Très tard malheureusement. Nous avons interrogé les malades, leur conjoint, et les habitants d’autres villages de montagne en bonne santé. Trois facteurs différenciaient les patients des autres personnes interrogées, y compris de leur conjoint : le gibier, le pissenlit et le champignon. Nous n’avions pas de piste pour le pissenlit. Quant au gibier, nous avons testé la présence de toxines, mais en vain. Restaient les morilles qui apparaissaient dans le compte-rendu des échanges, et parfois les “fausses-morilles” mais nous n’avons pas tout de suite fait le lien.
C’est Peter Spencer, toxicologue de renommée internationale, et expert de l’isolat de Guam qui nous incite à explorer cette piste. Il avait été confronté aux mêmes cas dans le Michigan. Le Pr Camu l’avait rencontré lors du congrès de neurologie environnementale RISE. “C’est un deuxième Guam, avait-il dit. Il faut que je vienne vous aider”. Tout s’accélère alors, et nous retournons au village pour une série d’interrogatoires, basée sur les champignons : qu’est-ce que vous mangez, comment ramassez-vous vos champignons, où est-ce que vous les récoltez, comment les identifiez-vous, quelles couleurs ont-ils, comment les cuisez-vous etc. Déjà, plusieurs indices nous interpellent : les personnes atteintes de SLA ne cuisaient pas les champignons, ou très peu. Il faut savoir que même la morille possède une toxine non connue qui peut être très dangereuse pour certaines personnes et inoffensive pour d’autres. Dans tous les cas, il faut la cuire au moins 45 minutes, jeter l’eau de cuisson et cuire à nouveau. Les habitants nous ont également donné des échantillons de leur cueillette, que nous avons fait analyser. Leur identification visuelle a révélé la présence de gyromitres, ou fausses morilles dans les échantillons. Un champignon interdit à la vente et à la consommation depuis 1991, en raison de sa toxicité.

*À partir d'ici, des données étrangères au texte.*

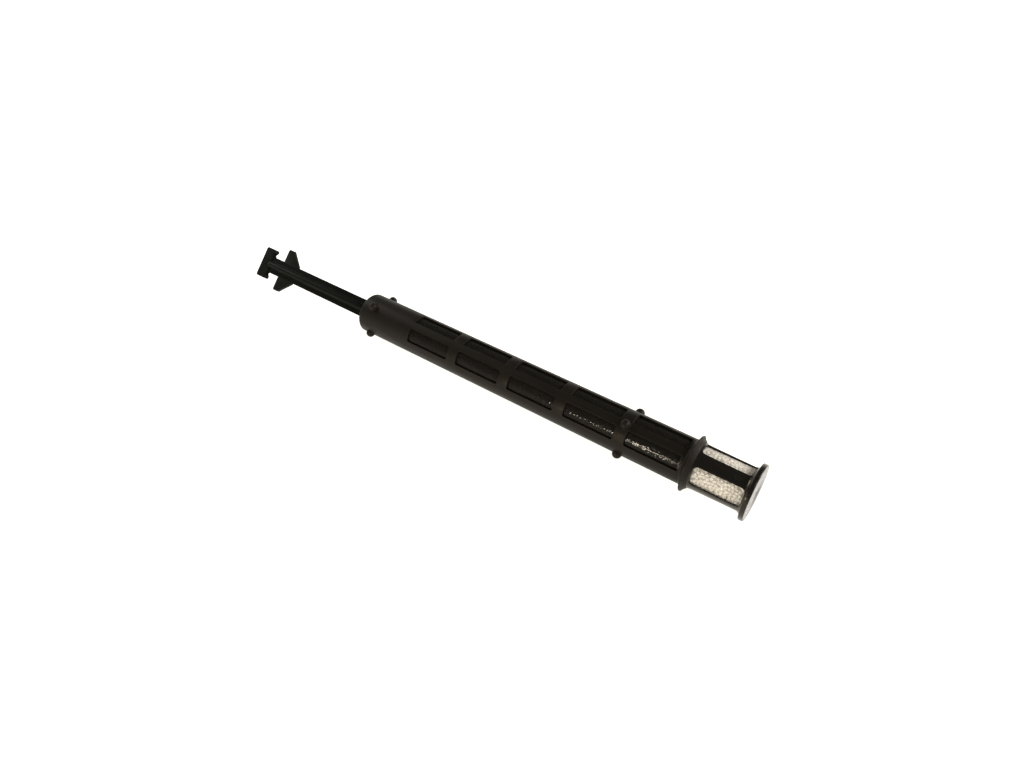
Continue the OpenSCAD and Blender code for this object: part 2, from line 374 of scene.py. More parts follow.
def surface(mesh, rows, closed=True, caps=False):
    """A surface through rows of points."""
    loops = [[mesh.verts.new(point) for point in row] for row in rows]
    loops_to_faces(mesh, loops, closed, caps)


def turned(mesh, outline, angles=None):
    """A surface turned about the axis, from points (place, radius)."""
    angles = angles or steps(0, math.tau, 128)[:-1]
    rows = []
    for x, r in outline:
        rows.append([around(x, max(r, 1e-6), a) for a in angles])
    surface(mesh, rows)


def merged(mesh):
    """The bmesh with vertices in the same place joined."""
    bmesh.ops.remove_doubles(mesh, verts=mesh.verts, dist=2e-6)
    return mesh


# ---- a round wall with windows, for the tube and the cage


class Wall:
    """A round wall between two radii, with columns of windows that have round corners and edges.
    outer gives the outer radius at a place along the axis. Each window sits in a cell of the wall."""

    CORNER = 4  # steps in half a corner
    ACROSS = 14  # steps on a window's straight ends
    EDGE_R = 0.25 * MM  # the round edge of a window

    def __init__(self, outer, inner_r, columns, cell, window, corner_r, along):
        self.outer, self.inner_r = outer, inner_r
        self.columns, self.cell = columns, cell
        self.half_l, self.half_w = window[0] / 2, window[1] / 2
        self.corner_r = corner_r
        self.along = along  # steps on a window's straight sides
        self.mesh = bmesh.new()

    def inner(self, x):
        """The inner radius, which is the same at every place."""
        return self.inner_r

    def cell_angles(self, middle, r):
        straight = self.half_w - self.corner_r
        window = [math.asin(u / r) for u in steps(-straight, straight, self.ACROSS)]
        margin = steps(-self.cell, window[0], self.CORNER)[:-1]
        return [middle + a for a in margin + window + [-a for a in reversed(margin)]]

    def cell_places(self, middle, before, after):
        straight = self.half_l - self.corner_r
        row = steps(-before, -straight, self.CORNER)[:-1]
        row += steps(-straight, straight, self.along)
        row += steps(straight, after, self.CORNER)[1:]
        return [middle + x for x in row]

    def window_loop(self, grow):
        """The window's outline, grown by a distance, as (across, along) from its middle. It starts in
        the middle of a corner and matches the cell's outline point for point."""
        a, b, r = self.half_w + grow, self.half_l + grow, self.corner_r + grow
        corners = [(-a + r, -b + r, 225), (a - r, -b + r, 315), (a - r, b - r, 45), (-a + r, b - r, 135)]
        counts = [self.ACROSS, self.along, self.ACROSS, self.along]
        loop = []
        for k, (u, v, angle) in enumerate(corners):
            next_u, next_v, _ = corners[(k + 1) % 4]
            away = bend(u, v, r, angle, angle + 45, self.CORNER)
            back = bend(next_u, next_v, r, angle + 45, angle + 90, self.CORNER)
            side = zip(*(steps(start, stop, counts[k]) for start, stop in zip(away[-1], back[0])))
            loop += away[:-1] + list(side)[:-1] + back[:-1]
        return loop

    def cell_loop(self, angles, places, r):
        """The cell's outline on the surface whose radius r gives."""
        ring = [(places[0], a) for a in angles[:-1]]
        ring += [(x, angles[-1]) for x in places[:-1]]
        ring += [(places[-1], a) for a in angles[:0:-1]]
        ring += [(x, angles[0]) for x in places[:0:-1]]
        return [around(x, r(x), a + TUBE_ROLL) for x, a in ring]

    def window_row(self, middle_angle, middle_x, grow, r):
        """The window's outline, grown by a distance, on the surface whose radius r gives."""
        points = []
        for u, v in self.window_loop(grow):
            x = middle_x + v
            points.append(around(x, r(x), middle_angle + math.asin(u / r(x)) + TUBE_ROLL))
        return points

    def window(self, middle_angle, middle_x, angles, places):
        """One cell's wall on both sides, and the window's reveal between them."""
        rows = [self.cell_loop(angles, places, self.outer)]
        for t in steps(0, math.pi / 2, 4):
            grow, depth = self.EDGE_R * (1 - math.sin(t)), self.EDGE_R * (1 - math.cos(t))
            rows.append(self.window_row(middle_angle, middle_x, grow, lambda x: self.outer(x) - depth))
        rows.append(self.window_row(middle_angle, middle_x, 0, self.inner))
        rows.append(self.cell_loop(angles, places, self.inner))
        surface(self.mesh, rows)

    def build(self, rows, half_cell, last_half):
        """rows are the middles of the windows along the axis. The cells reach half_cell to each side of
        them, but only last_half past the last one. Returns the wall's angles, all round."""
        halves = [half_cell] * (len(rows) - 1) + [last_half]
        places = [self.cell_places(x, half_cell, after) for x, after in zip(rows, halves)]
        all_places = places[0] + [x for row in places[1:] for x in row[1:]]
        angles = []
        for k, middle in enumerate(self.columns):
            cell = self.cell_angles(middle, self.outer(rows[0]))
            following = self.columns[(k + 1) % len(self.columns)] - self.cell
            if following < cell[-1]:
                following += math.tau
            gap = following - cell[-1]
            rib = steps(cell[-1], following, max(4, round(math.degrees(gap) / 2)))
            for x, row in zip(rows, places):
                self.window(middle, x, cell, row)
            for r in (self.outer, self.inner):
                grid = [[around(x, r(x), a + TUBE_ROLL) for a in rib] for x in all_places]
                surface(self.mesh, grid, closed=False)
            angles += cell[:-1] + rib[:-1]
        return [a + TUBE_ROLL for a in angles]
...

S’agissait-il d’erreurs de cueillette ?
C’était notre première hypothèse en effet. Mais le dénouement est en réalité plus complexe. Au cours d’un dernier échange avec les habitants, en 2018, l’un d’eux nous a révélé qu’ils ramassaient et consommaient les fausses-morilles de manière volontaire. Il s’agissait d’une tradition. Son interdiction à la vente n’avait pas vraiment été comprise. En la consommant à petite dose – et pour son goût particulièrement apprécié -, les effets n’étaient pas perceptibles immédiatement. Si leurs conjoints et leurs enfants ont été épargnés, c’est que ce plat n’était pas mangé en famille, en raison de son interdiction. Un doute devait planer. Ils consommaient donc des fausses-morilles entre amis ou entre collègues. Cette prolifération de SLA a été un réel traumatisme pour les habitants de la région. D’autant plus que l’enquête s’est étendue sur plus de dix ans. Aujourd’hui, on ne compte plus aucun cas de SLA autour de Bellentre et Montchavin.